◆ **What to produce**: Please repeat all of the lines that follow, exactly as written.
>>>>
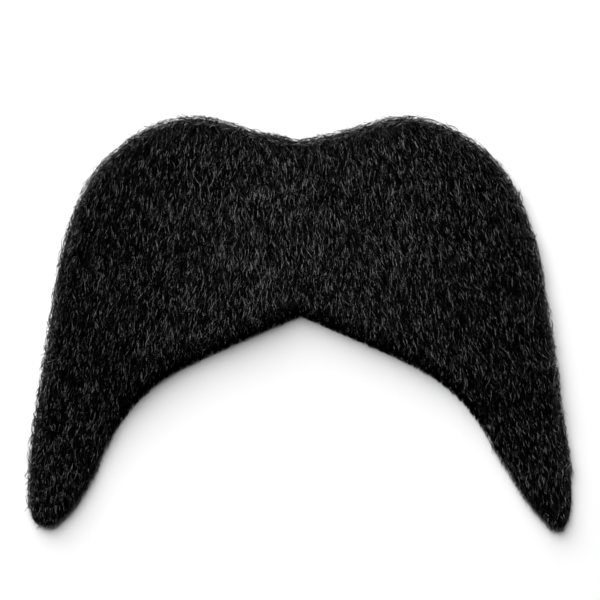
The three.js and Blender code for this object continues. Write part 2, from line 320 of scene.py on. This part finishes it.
def crimp(path, length, across, lift):
    """Sways each path sideways and up by sines along it, a turn every 4 to 8 mm, growing from
    nothing at the root."""
    count, points, _ = path.shape
    share = np.linspace(0, 1, points)
    along = np.gradient(path[:, :, :2], axis=1)
    along /= np.linalg.norm(along, axis=2)[:, :, None] + 1e-9
    turns = length[:, None] / rng.uniform(4, 8, (count, 1)) * share
    sway = across[:, None] * np.sin(2 * np.pi * (turns + rng.random((count, 1)))) * np.sqrt(share)
    bob = lift[:, None] * np.sin(2 * np.pi * (1.3 * turns + rng.random((count, 1)))) * share
    bent = path.copy()
    bent[:, :, 0] -= sway * along[:, :, 1]
    bent[:, :, 1] += sway * along[:, :, 0]
    bent[:, :, 2] = np.maximum(bent[:, :, 2] + bob, CLEAR)
    return bent


def trim(path, hang):
    """Cuts the fur to its outline: what hangs out further than its share is moved back in, square
    to the edge."""
    out = np.clip(-hang[:, None] - look_up(DEPTH, path[:, :, 0], path[:, :, 1]), 0, None)
    path[:, :, 0] += out * look_up(INWARDS_X, path[:, :, 0], path[:, :, 1])
    path[:, :, 1] += out * look_up(INWARDS_Y, path[:, :, 0], path[:, :, 1])
    return path


def piece(name, corners, triangles, material, slot, node, smooth=True):
    """One finished piece: millimetres in the outline's place become metres in the frame."""
    mesh = bpy.data.meshes.new(name)
    placed = (corners - np.array([*MIDDLE, 0])) * MM
    mesh.vertices.add(len(placed))
    mesh.vertices.foreach_set("co", placed.astype(np.float32).ravel())
    mesh.loops.add(triangles.size)
    mesh.loops.foreach_set("vertex_index", triangles.astype(np.int32).ravel())
    mesh.polygons.add(len(triangles))
    mesh.polygons.foreach_set("loop_start", np.arange(0, triangles.size, 3, dtype=np.int32))
    mesh.polygons.foreach_set("use_smooth", np.full(len(triangles), smooth))
    mesh.update(calc_edges=True)
    mesh.materials.append(material)
    made = bpy.data.objects.new(name, mesh)
    bpy.context.collection.objects.link(made)
    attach(made, "root")
    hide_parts(node)
    return made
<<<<
◆ **Exercise output**:
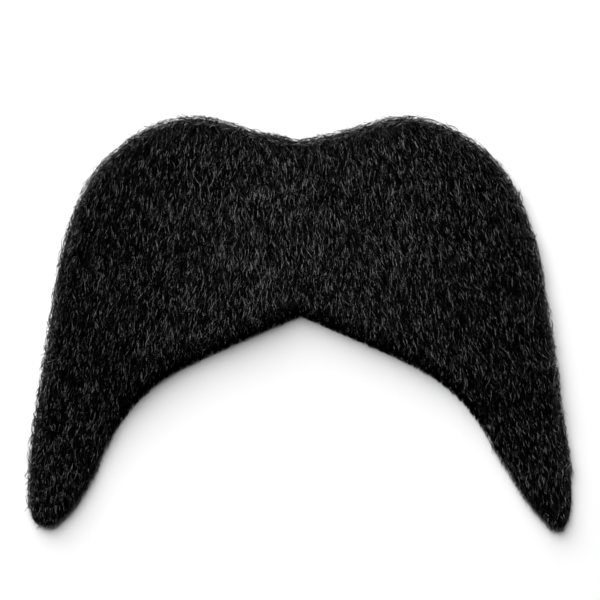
The three.js and Blender code for this object continues. Write part 2, from line 320 of scene.py on. This part finishes it.
def crimp(path, length, across, lift):
    """Sways each path sideways and up by sines along it, a turn every 4 to 8 mm, growing from
    nothing at the root."""
    count, points, _ = path.shape
    share = np.linspace(0, 1, points)
    along = np.gradient(path[:, :, :2], axis=1)
    along /= np.linalg.norm(along, axis=2)[:, :, None] + 1e-9
    turns = length[:, None] / rng.uniform(4, 8, (count, 1)) * share
    sway = across[:, None] * np.sin(2 * np.pi * (turns + rng.random((count, 1)))) * np.sqrt(share)
    bob = lift[:, None] * np.sin(2 * np.pi * (1.3 * turns + rng.random((count, 1)))) * share
    bent = path.copy()
    bent[:, :, 0] -= sway * along[:, :, 1]
    bent[:, :, 1] += sway * along[:, :, 0]
    bent[:, :, 2] = np.maximum(bent[:, :, 2] + bob, CLEAR)
    return bent


def trim(path, hang):
    """Cuts the fur to its outline: what hangs out further than its share is moved back in, square
    to the edge."""
    out = np.clip(-hang[:, None] - look_up(DEPTH, path[:, :, 0], path[:, :, 1]), 0, None)
    path[:, :, 0] += out * look_up(INWARDS_X, path[:, :, 0], path[:, :, 1])
    path[:, :, 1] += out * look_up(INWARDS_Y, path[:, :, 0], path[:, :, 1])
    return path


def piece(name, corners, triangles, material, slot, node, smooth=True):
    """One finished piece: millimetres in the outline's place become metres in the frame."""
    mesh = bpy.data.meshes.new(name)
    placed = (corners - np.array([*MIDDLE, 0])) * MM
    mesh.vertices.add(len(placed))
    mesh.vertices.foreach_set("co", placed.astype(np.float32).ravel())
    mesh.loops.add(triangles.size)
    mesh.loops.foreach_set("vertex_index", triangles.astype(np.int32).ravel())
    mesh.polygons.add(len(triangles))
    mesh.polygons.foreach_set("loop_start", np.arange(0, triangles.size, 3, dtype=np.int32))
    mesh.polygons.foreach_set("use_smooth", np.full(len(triangles), smooth))
    mesh.update(calc_edges=True)
    mesh.materials.append(material)
    made = bpy.data.objects.new(name, mesh)
    bpy.context.collection.objects.link(made)
    attach(made, "root")
    hide_parts(node)
    return made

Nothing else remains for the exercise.